Digistring includes a few tools:
benchmarks
: Benchmarks which verify some optimizations/performance choices.delayed_playback
: Allows playback of input audio with arbitrary delay. Can be used to verify validity of real-time constrains.dolph_chebyshev_window
: A Python program which calculates the Dolph Chebyshev window.
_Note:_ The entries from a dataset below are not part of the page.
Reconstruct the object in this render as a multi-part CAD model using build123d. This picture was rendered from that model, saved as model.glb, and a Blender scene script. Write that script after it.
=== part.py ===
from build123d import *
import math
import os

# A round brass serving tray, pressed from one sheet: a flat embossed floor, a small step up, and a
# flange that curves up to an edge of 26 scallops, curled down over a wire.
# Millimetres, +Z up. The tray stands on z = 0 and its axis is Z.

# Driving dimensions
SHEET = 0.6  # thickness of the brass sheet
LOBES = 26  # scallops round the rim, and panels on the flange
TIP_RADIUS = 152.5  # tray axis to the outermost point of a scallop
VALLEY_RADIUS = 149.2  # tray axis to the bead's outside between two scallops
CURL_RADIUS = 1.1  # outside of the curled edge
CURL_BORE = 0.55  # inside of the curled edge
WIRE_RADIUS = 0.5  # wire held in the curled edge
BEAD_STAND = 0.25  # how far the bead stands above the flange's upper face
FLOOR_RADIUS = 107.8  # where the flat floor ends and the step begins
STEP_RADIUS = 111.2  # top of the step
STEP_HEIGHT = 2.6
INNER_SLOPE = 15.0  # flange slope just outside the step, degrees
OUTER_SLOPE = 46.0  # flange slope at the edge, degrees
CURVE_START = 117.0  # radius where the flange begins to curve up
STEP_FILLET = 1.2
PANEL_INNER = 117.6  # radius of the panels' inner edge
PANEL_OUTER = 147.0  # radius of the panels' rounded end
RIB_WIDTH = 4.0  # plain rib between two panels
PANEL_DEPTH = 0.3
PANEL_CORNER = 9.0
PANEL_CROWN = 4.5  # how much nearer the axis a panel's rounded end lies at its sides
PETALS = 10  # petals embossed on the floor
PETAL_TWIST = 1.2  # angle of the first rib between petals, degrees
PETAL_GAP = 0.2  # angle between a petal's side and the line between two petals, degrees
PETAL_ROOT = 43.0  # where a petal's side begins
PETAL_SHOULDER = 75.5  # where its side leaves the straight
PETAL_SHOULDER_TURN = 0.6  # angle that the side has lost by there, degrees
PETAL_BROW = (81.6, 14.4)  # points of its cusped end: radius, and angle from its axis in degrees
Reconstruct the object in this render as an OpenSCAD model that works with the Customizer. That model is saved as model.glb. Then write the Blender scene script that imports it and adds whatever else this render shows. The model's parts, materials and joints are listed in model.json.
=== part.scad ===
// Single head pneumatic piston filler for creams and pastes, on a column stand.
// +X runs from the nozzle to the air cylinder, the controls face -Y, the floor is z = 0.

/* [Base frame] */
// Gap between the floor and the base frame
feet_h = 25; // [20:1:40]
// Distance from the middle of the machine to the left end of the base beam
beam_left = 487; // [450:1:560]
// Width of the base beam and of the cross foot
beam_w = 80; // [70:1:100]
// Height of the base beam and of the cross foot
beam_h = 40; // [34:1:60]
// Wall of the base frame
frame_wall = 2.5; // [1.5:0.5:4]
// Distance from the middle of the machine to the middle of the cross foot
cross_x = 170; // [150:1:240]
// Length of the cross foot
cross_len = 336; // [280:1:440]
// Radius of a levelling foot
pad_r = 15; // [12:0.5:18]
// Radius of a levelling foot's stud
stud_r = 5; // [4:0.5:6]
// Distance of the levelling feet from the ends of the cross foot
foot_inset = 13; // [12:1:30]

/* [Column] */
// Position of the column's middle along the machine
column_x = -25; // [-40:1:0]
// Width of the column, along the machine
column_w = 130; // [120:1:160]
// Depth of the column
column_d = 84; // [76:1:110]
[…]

Is used directly by Digistring.generate_report
: Generates a performance report based on Digistring's output compared to ground truth annotation.patch_tools
: A few tools which help with checking, applying and creating patches.performance_plot
: Generates plots of Digistring's performance measurements.
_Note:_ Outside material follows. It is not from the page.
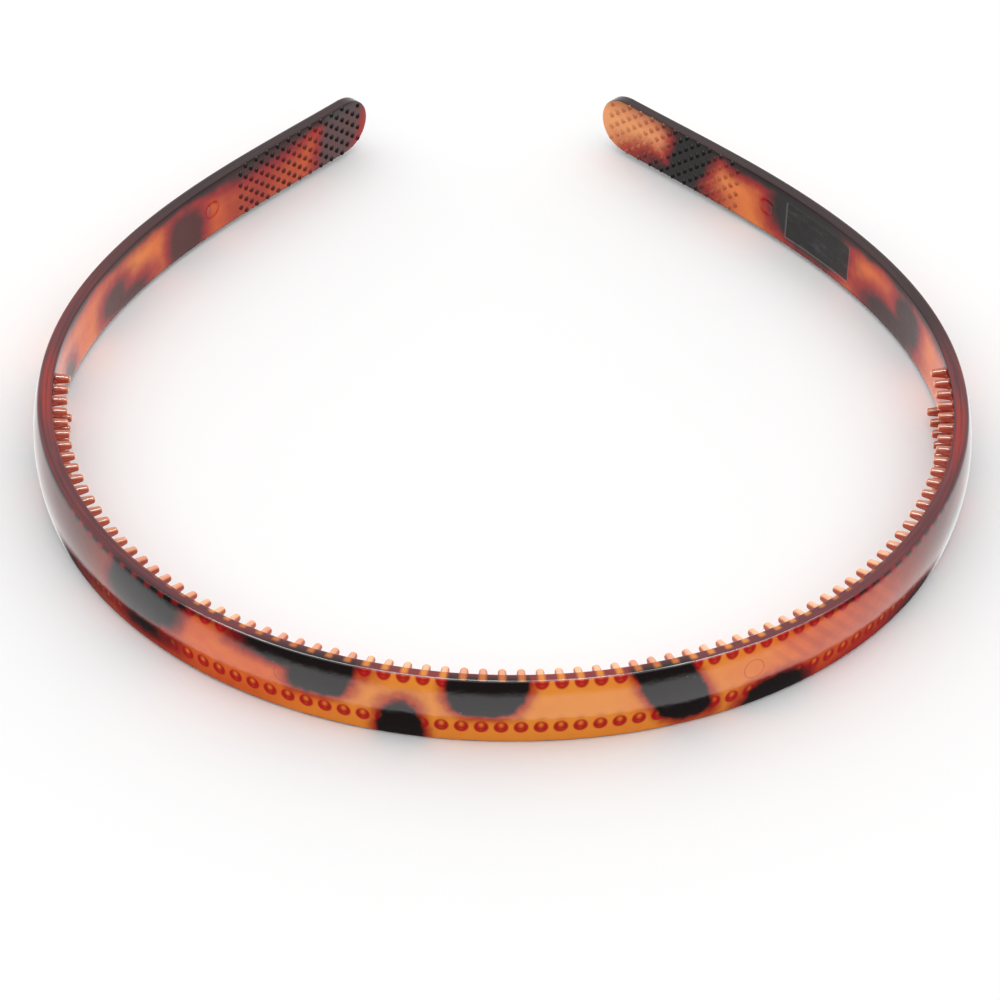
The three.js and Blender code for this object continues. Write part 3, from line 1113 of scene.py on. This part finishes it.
class HEADBAND_OT_stage(Operator):
    """Adds the pale floor, the soft studio light and the camera"""

    bl_idname = "headband.add_stage"
    bl_label = "Add Stage"
    bl_options = {"REGISTER", "UNDO"}

    # The camera's place in metres, and its turn to the right, downwards and about its own line
    # of sight, in degrees.
    CAMERA_PLACE = (-0.02769, -0.48865, 0.39801)
    CAMERA_TURN = (3.276, 40.177, 1.669)

    def execute(self, context):
        floor = self.floor(tuple(context.scene.headband_colours.floor))
        self.studio(context)
        self.overhead(context)
        context.scene.camera = self.camera(context)
        context.scene.view_settings.view_transform = "Standard"
        return {"FINISHED"}

    def floor(self, shade):
        """A pale sheet just under the band's lower edge."""
        mesh = bpy.data.meshes.new("floor")
        half, level = 6.0, -0.00005
        corners = [(-half, -half), (half, -half), (half, half), (-half, half)]
        mesh.from_pydata([(x, y, level) for x, y in corners], [], [(0, 1, 2, 3)])
        material = bpy.data.materials.new("pale_floor")
        tree = Tree(material)
        spot = tree.node("ShaderNodeTexCoord").out("Object")
        cloud = tree.noise(spot, 3.0, 2.0)
        light = tuple(min(1.0, c * 1.02) for c in shade)
        colour_over = tree.mix(cloud, shade, light)
        tree.finish({"Base Color": colour_over, "Roughness": 0.9, "Specular IOR Level": 0.1})
        mesh.materials.append(material)
        floor = bpy.data.objects.new("floor", mesh)
        floor.visible_glossy = False
        bpy.context.scene.collection.objects.link(floor)
        return floor

    def studio(self, context):
        """A white room with a dark strip in front and a dark patch straight below."""
        world = bpy.data.worlds.new("studio")
        context.scene.world = world
        tree = Tree(world)
        direction = tree.node("ShaderNodeTexCoord").out("Generated")
        parts = tree.node("ShaderNodeSeparateXYZ", None, {0: direction})
        away, rise = parts.out("Y"), parts.out("Z")
        bright_low = (rise - away * 0.025).ramp(-0.725, -0.69)
        front = away.ramp(0.25, -0.2)
        strip = (rise - away * 0.04).ramp(-0.40, -0.29) * rise.ramp(0.55, 0.35) * front
        brightness = (bright_low * 0.94 + 0.06) * (1 - strip * 0.93)
        shade = tree.join(brightness, brightness, brightness)
        surface = tree.node("ShaderNodeBackground", None, {"Color": shade, "Strength": 1.16})
        tree.node("ShaderNodeOutputWorld", None, {"Surface": surface.out()})

    def overhead(self, context):
        """A wide light straight above, which only glints on rounded edges."""
        lamp = bpy.data.lights.new("overhead", "AREA")
        lamp.shape = "RECTANGLE"
        lamp.size, lamp.size_y = 1.2, 0.35
        lamp.energy = 22.0
        light = bpy.data.objects.new("overhead", lamp)
        light.location = (0.0, 0.0, 0.8)
        light.visible_diffuse = False
        context.scene.collection.objects.link(light)

    def camera(self, context):
        """The camera looks down at the band from in front of its crown."""
        data = bpy.data.cameras.new("camera")
        data.sensor_width = 36.0
        data.lens = 162.0
        data.clip_end = 20.0
        camera = bpy.data.objects.new("camera", data)
        yaw, pitch, roll = (math.radians(a) for a in self.CAMERA_TURN)
        ahead = math.cos(pitch)
        look = Vector((math.sin(yaw) * ahead, math.cos(yaw) * ahead, -math.sin(pitch)))
        level = Vector((math.cos(yaw), -math.sin(yaw), 0))
        above = level.cross(look)
        right = level * math.cos(roll) + above * math.sin(roll)
        top = above * math.cos(roll) - level * math.sin(roll)
        turned_to = Matrix((right, top, -look)).transposed().to_4x4()
        camera.matrix_world = Matrix.Translation(self.CAMERA_PLACE) @ turned_to
        context.scene.collection.objects.link(camera)
        return camera


class HEADBAND_PT_pieces(Panel):
    """Lists the pieces in the 3D view's sidebar"""

    bl_idname = "HEADBAND_PT_pieces"
    bl_label = "Headband"
    bl_space_type = "VIEW_3D"
    bl_region_type = "UI"
    bl_category = "Headband"

    def draw(self, context):
        for operator in OPERATORS:
            self.layout.operator(operator.bl_idname)


OPERATORS = (
    HEADBAND_OT_band,
    HEADBAND_OT_comb,
    HEADBAND_OT_grips,
    HEADBAND_OT_marks,
    HEADBAND_OT_stage,
)
CLASSES = (HEADBAND_PG_sizes, HEADBAND_PG_colours, *OPERATORS, HEADBAND_PT_pieces)


def register():
    for cls in CLASSES:
        bpy.utils.register_class(cls)
    bpy.types.Scene.headband_sizes = PointerProperty(type=HEADBAND_PG_sizes)
    bpy.types.Scene.headband_colours = PointerProperty(type=HEADBAND_PG_colours)


def unregister():
    del bpy.types.Scene.headband_colours
    del bpy.types.Scene.headband_sizes
    for cls in reversed(CLASSES):
        bpy.utils.unregister_class(cls)


def main():
    register()
    bpy.ops.headband.add_band()
    bpy.ops.headband.add_comb()
    bpy.ops.headband.add_grips()
    bpy.ops.headband.add_marks()
    bpy.ops.headband.add_stage()


if __name__ == "__main__":
    main()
- Ability to export audio input as wav.
- Integer sample support for synths.
- Tuned sine synth.
- SampleGetter which uses Synth to generate samples.
- Abstract away all SDL audio code into own Audio class to allow switching audio back-ends.
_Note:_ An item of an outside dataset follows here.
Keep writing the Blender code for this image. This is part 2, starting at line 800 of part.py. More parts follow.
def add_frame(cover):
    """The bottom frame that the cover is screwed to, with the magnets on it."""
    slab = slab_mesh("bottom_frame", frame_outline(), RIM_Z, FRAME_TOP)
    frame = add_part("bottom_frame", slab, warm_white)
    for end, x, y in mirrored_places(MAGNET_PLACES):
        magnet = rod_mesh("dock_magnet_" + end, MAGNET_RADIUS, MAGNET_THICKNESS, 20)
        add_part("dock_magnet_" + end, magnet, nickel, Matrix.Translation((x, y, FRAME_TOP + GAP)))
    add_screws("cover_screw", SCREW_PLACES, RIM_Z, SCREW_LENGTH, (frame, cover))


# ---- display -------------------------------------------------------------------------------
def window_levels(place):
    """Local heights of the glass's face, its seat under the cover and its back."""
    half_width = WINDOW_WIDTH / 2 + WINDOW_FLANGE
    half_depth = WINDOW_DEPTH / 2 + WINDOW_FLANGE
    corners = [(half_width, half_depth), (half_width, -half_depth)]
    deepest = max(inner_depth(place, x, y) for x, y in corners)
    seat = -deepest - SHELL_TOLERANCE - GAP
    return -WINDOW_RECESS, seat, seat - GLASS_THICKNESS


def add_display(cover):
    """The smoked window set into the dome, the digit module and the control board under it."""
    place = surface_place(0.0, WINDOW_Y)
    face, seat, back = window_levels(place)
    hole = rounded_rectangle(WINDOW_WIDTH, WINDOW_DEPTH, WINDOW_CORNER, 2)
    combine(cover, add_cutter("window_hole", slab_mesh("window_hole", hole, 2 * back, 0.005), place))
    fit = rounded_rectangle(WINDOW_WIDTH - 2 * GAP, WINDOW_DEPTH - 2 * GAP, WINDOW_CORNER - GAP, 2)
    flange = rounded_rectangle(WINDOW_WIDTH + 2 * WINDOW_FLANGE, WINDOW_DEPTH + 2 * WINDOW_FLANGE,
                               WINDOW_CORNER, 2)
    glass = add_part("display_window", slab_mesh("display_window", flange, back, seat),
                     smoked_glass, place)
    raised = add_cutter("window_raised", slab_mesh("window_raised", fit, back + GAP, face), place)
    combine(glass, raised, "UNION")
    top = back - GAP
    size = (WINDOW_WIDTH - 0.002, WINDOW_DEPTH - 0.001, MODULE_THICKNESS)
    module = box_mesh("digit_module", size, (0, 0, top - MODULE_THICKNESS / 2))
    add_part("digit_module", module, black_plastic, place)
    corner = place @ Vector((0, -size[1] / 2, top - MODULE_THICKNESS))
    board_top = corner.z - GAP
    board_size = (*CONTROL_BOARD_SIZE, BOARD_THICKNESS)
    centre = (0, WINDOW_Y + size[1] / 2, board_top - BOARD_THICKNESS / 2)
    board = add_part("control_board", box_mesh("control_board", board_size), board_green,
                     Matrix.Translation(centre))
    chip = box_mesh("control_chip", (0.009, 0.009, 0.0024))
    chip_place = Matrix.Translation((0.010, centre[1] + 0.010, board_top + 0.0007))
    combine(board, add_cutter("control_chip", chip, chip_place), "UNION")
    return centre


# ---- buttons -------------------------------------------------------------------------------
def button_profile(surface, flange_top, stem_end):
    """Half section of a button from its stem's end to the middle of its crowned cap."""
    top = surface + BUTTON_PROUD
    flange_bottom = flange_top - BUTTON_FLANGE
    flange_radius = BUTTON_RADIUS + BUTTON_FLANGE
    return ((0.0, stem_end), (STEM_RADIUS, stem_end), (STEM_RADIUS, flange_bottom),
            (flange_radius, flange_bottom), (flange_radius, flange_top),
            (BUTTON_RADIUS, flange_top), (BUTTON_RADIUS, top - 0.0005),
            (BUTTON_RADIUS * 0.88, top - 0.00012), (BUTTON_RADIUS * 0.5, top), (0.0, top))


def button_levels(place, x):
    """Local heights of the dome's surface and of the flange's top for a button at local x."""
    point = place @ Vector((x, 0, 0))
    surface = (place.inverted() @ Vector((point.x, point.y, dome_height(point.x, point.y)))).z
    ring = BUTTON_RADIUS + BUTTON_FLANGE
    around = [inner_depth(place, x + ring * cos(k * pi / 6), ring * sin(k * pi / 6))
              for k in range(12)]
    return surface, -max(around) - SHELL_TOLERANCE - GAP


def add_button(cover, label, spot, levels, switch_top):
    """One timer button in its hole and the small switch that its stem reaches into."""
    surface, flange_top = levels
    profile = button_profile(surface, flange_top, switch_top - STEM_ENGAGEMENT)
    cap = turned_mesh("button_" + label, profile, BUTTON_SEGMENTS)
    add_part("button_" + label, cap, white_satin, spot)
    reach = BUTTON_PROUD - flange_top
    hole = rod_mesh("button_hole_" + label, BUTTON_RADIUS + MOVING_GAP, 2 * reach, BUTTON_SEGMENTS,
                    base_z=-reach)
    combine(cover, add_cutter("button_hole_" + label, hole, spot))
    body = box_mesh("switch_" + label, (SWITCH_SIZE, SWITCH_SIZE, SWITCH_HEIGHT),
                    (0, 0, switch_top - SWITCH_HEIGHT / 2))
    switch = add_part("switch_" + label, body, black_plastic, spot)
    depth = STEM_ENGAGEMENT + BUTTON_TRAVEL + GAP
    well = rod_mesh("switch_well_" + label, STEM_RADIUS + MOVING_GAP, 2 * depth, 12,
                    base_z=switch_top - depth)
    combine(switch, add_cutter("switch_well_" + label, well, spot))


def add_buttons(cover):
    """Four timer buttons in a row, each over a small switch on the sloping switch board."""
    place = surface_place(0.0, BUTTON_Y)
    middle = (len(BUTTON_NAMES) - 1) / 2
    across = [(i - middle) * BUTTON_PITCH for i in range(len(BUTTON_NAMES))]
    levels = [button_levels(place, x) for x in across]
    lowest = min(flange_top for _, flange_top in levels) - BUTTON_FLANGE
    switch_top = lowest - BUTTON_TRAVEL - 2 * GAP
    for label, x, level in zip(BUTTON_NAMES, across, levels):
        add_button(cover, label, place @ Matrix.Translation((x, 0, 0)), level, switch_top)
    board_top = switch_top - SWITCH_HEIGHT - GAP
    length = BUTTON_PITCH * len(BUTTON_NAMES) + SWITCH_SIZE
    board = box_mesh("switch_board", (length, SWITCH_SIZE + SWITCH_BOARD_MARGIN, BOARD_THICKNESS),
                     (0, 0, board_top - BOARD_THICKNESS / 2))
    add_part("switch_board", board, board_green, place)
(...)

- Make SampleGetter::WaveGenerator a baseclass and change current WaveGenerator to SineGenerator subclass.
- Make SampleGetter and Estimator pointer in Program const (using factories to create them in constructor initializer list).
- Pass SampleGetter to Estimator and add get_samples() to base class (which doesn't overlap).
- Convex envelope and low passed-spectrum peak picking.
- Correct signal power and note dB calculation.
- Building requirements (GCC, Make +version of these and libs) in requirements section of this readme.
- Ability to cache FFTW3 knowledge.
- Plot freezing? (Was implemented before; code still partially there, but there is a new graphics rendering structure).
- Implement Dolph-Chebyshev window in C++ (instead of calling Python using SciPy to compute the window).
- Set cache directory location based on project root instead of relative to rsc directory.
- Estimator graphics data wipe after frame (now have to manually .clear() old data).
- Audio click and pops from synthesizer when using NoteEvent offset and length.